» Listing:
>>>

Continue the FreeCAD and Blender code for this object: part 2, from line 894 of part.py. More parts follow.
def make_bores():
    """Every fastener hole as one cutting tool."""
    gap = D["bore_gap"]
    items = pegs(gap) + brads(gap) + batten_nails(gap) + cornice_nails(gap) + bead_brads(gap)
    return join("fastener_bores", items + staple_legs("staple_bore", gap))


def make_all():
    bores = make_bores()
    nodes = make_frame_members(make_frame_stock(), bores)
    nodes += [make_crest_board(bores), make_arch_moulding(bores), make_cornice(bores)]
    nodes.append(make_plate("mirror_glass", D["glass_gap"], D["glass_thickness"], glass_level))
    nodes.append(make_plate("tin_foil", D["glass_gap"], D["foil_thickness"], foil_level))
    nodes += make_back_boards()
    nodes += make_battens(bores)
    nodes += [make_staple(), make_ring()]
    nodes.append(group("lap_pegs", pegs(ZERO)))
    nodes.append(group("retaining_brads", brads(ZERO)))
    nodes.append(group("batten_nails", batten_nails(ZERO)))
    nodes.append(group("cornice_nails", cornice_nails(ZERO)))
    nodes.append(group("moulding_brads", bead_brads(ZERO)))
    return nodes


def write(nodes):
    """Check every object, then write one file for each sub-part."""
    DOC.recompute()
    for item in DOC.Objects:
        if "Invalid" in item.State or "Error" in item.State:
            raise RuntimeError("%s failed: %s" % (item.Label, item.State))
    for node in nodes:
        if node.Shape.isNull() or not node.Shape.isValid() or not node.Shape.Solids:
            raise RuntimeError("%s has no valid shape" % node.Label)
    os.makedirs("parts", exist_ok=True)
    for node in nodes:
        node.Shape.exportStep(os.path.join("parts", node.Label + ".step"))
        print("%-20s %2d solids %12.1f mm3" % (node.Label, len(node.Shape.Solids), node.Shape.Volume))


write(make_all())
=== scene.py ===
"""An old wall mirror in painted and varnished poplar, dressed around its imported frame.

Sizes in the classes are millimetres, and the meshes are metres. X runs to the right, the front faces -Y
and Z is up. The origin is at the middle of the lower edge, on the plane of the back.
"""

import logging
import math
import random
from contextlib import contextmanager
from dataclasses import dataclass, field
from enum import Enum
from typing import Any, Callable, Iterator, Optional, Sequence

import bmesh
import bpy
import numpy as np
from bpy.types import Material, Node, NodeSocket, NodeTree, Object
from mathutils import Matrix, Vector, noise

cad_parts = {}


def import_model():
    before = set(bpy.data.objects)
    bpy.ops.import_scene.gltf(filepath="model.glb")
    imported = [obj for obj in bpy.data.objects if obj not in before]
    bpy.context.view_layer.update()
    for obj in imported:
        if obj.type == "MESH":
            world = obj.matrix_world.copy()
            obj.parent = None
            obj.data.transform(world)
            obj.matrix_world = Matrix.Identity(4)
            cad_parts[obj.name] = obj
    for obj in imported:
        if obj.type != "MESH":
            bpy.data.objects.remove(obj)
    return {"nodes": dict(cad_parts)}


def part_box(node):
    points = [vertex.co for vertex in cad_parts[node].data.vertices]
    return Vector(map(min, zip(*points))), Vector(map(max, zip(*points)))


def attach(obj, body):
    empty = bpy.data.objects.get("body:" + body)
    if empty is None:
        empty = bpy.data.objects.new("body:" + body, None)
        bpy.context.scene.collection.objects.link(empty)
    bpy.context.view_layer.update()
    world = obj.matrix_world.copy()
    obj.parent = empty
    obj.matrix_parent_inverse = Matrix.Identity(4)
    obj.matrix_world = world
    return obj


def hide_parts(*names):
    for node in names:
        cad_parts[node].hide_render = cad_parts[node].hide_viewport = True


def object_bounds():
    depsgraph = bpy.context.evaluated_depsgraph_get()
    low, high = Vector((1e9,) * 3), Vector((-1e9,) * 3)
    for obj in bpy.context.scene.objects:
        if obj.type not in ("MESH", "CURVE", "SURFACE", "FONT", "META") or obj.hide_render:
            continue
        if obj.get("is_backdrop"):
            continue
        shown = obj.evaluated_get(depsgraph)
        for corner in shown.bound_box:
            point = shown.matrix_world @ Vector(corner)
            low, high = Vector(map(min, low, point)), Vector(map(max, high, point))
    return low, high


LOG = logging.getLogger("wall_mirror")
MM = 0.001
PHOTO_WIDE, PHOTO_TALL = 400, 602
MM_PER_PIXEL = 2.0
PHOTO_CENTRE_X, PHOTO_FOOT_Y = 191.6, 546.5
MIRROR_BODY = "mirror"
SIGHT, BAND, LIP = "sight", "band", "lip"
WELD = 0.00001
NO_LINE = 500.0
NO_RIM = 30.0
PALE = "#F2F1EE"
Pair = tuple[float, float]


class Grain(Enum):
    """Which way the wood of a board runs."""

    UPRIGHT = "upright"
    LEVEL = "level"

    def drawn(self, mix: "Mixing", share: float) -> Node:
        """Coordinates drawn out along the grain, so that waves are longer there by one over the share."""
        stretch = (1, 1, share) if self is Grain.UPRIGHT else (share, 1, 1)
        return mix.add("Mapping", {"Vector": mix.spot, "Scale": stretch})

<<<
>>>

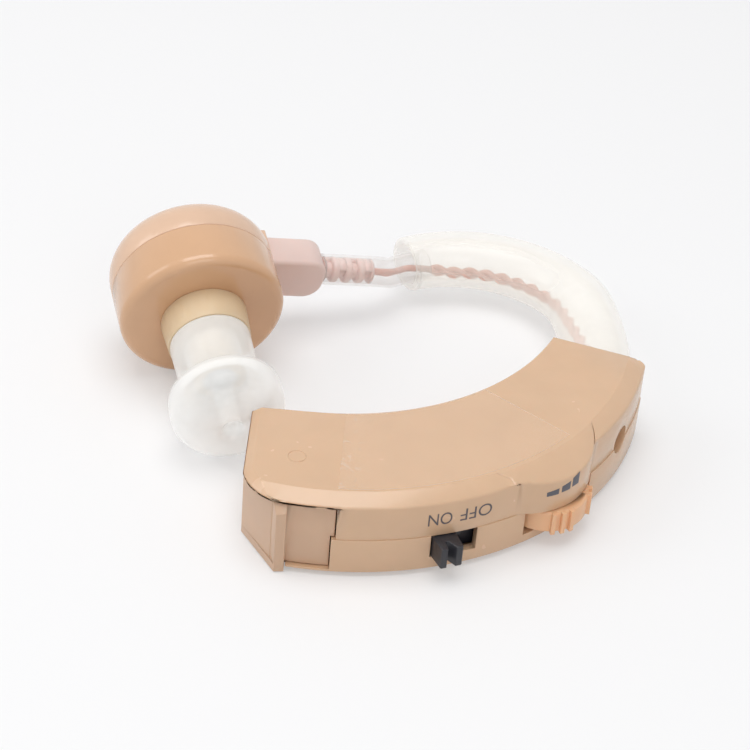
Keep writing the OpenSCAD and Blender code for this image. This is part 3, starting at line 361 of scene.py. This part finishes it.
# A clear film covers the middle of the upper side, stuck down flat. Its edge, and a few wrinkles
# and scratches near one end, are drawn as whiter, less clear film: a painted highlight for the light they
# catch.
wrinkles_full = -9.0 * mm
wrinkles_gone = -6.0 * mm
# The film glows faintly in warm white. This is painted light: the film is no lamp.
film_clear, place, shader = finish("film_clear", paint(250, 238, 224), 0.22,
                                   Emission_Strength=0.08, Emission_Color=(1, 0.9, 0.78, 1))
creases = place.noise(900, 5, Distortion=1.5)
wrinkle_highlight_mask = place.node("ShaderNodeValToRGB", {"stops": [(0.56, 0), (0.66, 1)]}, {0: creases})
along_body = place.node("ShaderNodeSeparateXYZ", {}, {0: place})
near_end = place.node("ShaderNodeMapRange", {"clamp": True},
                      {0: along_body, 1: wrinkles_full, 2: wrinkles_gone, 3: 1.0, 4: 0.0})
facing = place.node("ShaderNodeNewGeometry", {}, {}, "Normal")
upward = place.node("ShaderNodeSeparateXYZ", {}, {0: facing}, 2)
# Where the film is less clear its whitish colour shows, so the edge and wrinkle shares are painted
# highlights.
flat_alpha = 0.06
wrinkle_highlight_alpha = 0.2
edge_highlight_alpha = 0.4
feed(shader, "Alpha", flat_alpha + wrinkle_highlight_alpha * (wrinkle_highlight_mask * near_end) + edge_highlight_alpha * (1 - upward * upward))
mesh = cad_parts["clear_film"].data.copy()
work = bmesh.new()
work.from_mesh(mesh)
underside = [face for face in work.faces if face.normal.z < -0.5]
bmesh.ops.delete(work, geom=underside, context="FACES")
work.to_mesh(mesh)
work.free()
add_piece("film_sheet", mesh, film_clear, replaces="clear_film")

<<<

» What the exercise asks: Repeat exactly the lines from the one containing "Continue the FreeCAD" to the one containing "write(make_all())", both lines included, and nothing else.

» Answer to this problem:
Continue the FreeCAD and Blender code for this object: part 2, from line 894 of part.py. More parts follow.
def make_bores():
    """Every fastener hole as one cutting tool."""
    gap = D["bore_gap"]
    items = pegs(gap) + brads(gap) + batten_nails(gap) + cornice_nails(gap) + bead_brads(gap)
    return join("fastener_bores", items + staple_legs("staple_bore", gap))


def make_all():
    bores = make_bores()
    nodes = make_frame_members(make_frame_stock(), bores)
    nodes += [make_crest_board(bores), make_arch_moulding(bores), make_cornice(bores)]
    nodes.append(make_plate("mirror_glass", D["glass_gap"], D["glass_thickness"], glass_level))
    nodes.append(make_plate("tin_foil", D["glass_gap"], D["foil_thickness"], foil_level))
    nodes += make_back_boards()
    nodes += make_battens(bores)
    nodes += [make_staple(), make_ring()]
    nodes.append(group("lap_pegs", pegs(ZERO)))
    nodes.append(group("retaining_brads", brads(ZERO)))
    nodes.append(group("batten_nails", batten_nails(ZERO)))
    nodes.append(group("cornice_nails", cornice_nails(ZERO)))
    nodes.append(group("moulding_brads", bead_brads(ZERO)))
    return nodes


def write(nodes):
    """Check every object, then write one file for each sub-part."""
    DOC.recompute()
    for item in DOC.Objects:
        if "Invalid" in item.State or "Error" in item.State:
            raise RuntimeError("%s failed: %s" % (item.Label, item.State))
    for node in nodes:
        if node.Shape.isNull() or not node.Shape.isValid() or not node.Shape.Solids:
            raise RuntimeError("%s has no valid shape" % node.Label)
    os.makedirs("parts", exist_ok=True)
    for node in nodes:
        node.Shape.exportStep(os.path.join("parts", node.Label + ".step"))
        print("%-20s %2d solids %12.1f mm3" % (node.Label, len(node.Shape.Solids), node.Shape.Volume))


write(make_all())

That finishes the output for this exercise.